Aside from regulation, behaviours must change radically on all sides. Without a fundamental shift in the approach to credit origination, a drastic change in bankers’ posture towards problem credits and an uncompromising stance on taking corrective action in response to early warning signs of credit distress, the incidence of elevated bad loans is likely to recur in the future.   A cursory look back at many of the large debtors across the sector at the peak of the credit cycle reveals several common worrying themes  – high leverage and weak balance sheets; bi-lateral facilities across multiple banks, with limited visibility on borrower behaviour across the respective banks; inadequate shareholder financial support; collateral with aggressive valuations, poor disposal prospects or limited alternative uses;  businesses within a diversified group, with a dominant “cash cow” that supports the other weaker affiliates, mismatches between the currency of indebtedness and the currency of revenues,  among other deviances.  

Equally, borrowing companies will need to improve their operational and financial management practices in order to achieve sustainable growth. Budgeting and cash flow forecasting disciplines must become entrenched, as must adherence to financial reporting, regulatory and tax requirements.  Shareholders, who are the “residual claimants” in the business, need to step up and support their businesses. This support includes seeking external equity investors to support the business through its early stage endeavours until ample cash flow is generated to service any borrowings consistently. Further, they should avoid regarding banks as the only lifeline in times of distress. Corporate governance principles need to be adopted, and supported by a more robust and modern legal paradigm.
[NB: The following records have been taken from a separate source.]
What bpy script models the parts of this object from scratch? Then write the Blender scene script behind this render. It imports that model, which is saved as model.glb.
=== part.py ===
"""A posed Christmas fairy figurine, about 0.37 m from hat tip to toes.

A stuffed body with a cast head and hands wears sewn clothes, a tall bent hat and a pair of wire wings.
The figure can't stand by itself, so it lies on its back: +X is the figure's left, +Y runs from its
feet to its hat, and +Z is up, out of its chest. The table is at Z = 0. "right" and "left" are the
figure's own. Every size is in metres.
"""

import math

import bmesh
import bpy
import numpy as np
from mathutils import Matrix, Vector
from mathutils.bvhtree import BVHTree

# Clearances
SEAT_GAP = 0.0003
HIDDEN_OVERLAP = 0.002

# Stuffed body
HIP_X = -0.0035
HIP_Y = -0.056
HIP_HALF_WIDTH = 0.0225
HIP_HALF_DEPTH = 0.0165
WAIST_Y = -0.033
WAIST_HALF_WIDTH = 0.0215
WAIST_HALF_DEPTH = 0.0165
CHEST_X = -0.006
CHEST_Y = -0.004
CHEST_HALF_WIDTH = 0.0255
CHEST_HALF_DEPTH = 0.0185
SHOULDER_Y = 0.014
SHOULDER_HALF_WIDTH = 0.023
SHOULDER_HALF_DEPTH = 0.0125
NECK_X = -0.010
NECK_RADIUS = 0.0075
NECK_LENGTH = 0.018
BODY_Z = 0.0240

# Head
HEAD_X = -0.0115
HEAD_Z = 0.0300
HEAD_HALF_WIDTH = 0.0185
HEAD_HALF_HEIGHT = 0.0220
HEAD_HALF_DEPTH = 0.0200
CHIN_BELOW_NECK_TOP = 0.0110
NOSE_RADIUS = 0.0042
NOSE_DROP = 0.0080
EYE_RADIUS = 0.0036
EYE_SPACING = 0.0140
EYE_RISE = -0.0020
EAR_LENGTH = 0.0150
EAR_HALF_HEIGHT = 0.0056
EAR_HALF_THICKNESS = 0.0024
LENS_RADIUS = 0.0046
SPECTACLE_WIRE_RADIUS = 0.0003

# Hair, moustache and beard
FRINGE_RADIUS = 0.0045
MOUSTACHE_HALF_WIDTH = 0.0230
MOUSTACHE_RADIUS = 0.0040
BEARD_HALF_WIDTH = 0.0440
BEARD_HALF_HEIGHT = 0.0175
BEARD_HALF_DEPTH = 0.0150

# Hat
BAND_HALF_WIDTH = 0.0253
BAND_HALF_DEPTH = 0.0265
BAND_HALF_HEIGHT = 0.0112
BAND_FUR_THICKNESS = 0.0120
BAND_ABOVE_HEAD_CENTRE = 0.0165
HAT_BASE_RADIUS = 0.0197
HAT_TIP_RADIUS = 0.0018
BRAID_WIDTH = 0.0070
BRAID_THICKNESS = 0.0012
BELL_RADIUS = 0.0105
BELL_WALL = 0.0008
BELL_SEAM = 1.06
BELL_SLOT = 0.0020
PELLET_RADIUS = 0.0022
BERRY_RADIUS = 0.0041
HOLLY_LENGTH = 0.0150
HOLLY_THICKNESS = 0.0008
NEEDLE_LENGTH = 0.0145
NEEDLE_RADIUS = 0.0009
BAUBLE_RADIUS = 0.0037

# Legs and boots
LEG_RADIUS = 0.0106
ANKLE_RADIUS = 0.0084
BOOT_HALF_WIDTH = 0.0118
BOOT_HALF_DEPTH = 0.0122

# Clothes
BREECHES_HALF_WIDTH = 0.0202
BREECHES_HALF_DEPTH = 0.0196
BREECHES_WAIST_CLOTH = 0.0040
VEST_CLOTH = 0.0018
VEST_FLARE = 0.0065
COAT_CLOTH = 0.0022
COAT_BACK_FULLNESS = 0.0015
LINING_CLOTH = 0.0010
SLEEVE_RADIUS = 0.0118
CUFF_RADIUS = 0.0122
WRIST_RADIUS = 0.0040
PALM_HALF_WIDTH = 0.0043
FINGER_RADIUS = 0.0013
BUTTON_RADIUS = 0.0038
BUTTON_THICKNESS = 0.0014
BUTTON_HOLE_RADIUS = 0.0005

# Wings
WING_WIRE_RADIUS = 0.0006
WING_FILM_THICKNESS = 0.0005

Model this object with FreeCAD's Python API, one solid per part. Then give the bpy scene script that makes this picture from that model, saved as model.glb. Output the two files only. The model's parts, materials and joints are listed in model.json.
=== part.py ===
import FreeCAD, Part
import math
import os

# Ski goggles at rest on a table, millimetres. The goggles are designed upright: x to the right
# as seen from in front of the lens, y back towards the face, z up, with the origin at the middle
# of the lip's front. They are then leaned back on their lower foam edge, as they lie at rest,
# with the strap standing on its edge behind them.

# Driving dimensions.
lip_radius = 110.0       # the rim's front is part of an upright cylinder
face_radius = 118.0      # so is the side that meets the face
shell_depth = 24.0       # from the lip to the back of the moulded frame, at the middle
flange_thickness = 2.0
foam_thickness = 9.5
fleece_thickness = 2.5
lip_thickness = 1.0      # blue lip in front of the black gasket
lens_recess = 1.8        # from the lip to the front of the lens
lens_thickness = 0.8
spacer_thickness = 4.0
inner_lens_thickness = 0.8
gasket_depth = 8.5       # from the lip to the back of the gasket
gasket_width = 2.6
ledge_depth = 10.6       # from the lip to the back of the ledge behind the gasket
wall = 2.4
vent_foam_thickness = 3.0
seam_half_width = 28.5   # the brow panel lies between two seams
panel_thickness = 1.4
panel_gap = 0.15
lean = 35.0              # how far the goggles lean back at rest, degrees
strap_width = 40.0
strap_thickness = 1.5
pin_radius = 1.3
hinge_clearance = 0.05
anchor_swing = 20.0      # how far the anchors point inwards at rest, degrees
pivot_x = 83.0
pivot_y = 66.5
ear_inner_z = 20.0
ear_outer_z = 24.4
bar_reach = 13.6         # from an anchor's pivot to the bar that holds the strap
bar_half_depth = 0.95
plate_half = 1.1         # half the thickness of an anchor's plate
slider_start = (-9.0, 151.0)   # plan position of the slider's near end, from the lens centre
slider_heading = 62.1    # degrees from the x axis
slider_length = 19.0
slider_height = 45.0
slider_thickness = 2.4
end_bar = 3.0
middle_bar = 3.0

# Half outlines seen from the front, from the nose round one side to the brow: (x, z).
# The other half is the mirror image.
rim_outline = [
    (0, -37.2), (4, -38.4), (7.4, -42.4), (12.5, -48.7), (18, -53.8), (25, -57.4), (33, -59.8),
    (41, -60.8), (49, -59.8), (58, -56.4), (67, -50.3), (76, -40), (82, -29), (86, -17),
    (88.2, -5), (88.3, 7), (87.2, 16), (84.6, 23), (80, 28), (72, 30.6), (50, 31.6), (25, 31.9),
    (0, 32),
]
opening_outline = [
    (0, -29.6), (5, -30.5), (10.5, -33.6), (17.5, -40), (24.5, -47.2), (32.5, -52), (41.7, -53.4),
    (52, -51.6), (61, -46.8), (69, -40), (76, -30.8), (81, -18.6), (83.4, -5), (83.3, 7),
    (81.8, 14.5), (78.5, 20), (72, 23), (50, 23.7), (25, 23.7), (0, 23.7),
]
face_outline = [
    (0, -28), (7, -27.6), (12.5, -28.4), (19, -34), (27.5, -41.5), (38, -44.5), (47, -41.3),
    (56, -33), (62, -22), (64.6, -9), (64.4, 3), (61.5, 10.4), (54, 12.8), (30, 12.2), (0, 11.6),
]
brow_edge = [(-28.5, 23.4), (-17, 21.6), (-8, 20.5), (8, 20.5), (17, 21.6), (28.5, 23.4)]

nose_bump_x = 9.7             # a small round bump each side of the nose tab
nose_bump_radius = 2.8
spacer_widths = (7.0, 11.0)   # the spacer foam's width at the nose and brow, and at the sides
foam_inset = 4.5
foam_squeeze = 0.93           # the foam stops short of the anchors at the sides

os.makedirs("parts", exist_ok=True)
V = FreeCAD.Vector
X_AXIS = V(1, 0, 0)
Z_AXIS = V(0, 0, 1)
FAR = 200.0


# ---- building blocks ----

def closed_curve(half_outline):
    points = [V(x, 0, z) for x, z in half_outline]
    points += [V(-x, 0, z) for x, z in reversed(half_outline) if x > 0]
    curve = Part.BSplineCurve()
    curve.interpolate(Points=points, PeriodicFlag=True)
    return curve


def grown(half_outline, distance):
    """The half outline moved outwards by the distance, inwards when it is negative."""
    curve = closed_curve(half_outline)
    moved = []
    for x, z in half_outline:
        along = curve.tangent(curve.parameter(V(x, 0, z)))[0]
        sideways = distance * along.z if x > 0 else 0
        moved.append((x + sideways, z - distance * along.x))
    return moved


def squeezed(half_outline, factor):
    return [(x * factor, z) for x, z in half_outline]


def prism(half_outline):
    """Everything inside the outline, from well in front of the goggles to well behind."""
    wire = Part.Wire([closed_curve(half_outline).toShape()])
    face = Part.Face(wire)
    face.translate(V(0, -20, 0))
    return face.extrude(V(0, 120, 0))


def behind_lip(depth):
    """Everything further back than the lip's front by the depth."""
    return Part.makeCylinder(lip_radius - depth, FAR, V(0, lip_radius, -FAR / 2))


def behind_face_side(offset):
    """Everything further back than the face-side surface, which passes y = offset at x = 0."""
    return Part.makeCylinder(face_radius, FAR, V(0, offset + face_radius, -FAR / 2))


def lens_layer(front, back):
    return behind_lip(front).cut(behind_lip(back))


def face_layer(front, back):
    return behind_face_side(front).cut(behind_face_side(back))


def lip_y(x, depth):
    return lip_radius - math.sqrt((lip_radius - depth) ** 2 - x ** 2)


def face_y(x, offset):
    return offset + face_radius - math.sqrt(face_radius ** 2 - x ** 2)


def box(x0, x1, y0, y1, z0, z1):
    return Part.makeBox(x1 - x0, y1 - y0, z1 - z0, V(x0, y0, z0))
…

Several corporate laws in Ghana are notably antiquated, with laws such as the Companies Act (1963), and the Bodies Corporate (Official Liquidations) Act (1963) desperately in need of an update to reflect the transformation in the domestic and global economic landscapes.  Many industries globally have been severely disrupted by the on-going digital revolution.  As a result, the Government, Regulator and banks will need to carefully determine the optimal mix of policy interventions, regulatory provisions and capital allocation options to promote a sound and sustainable financial sector and make Ghana a more competitive business jurisdiction.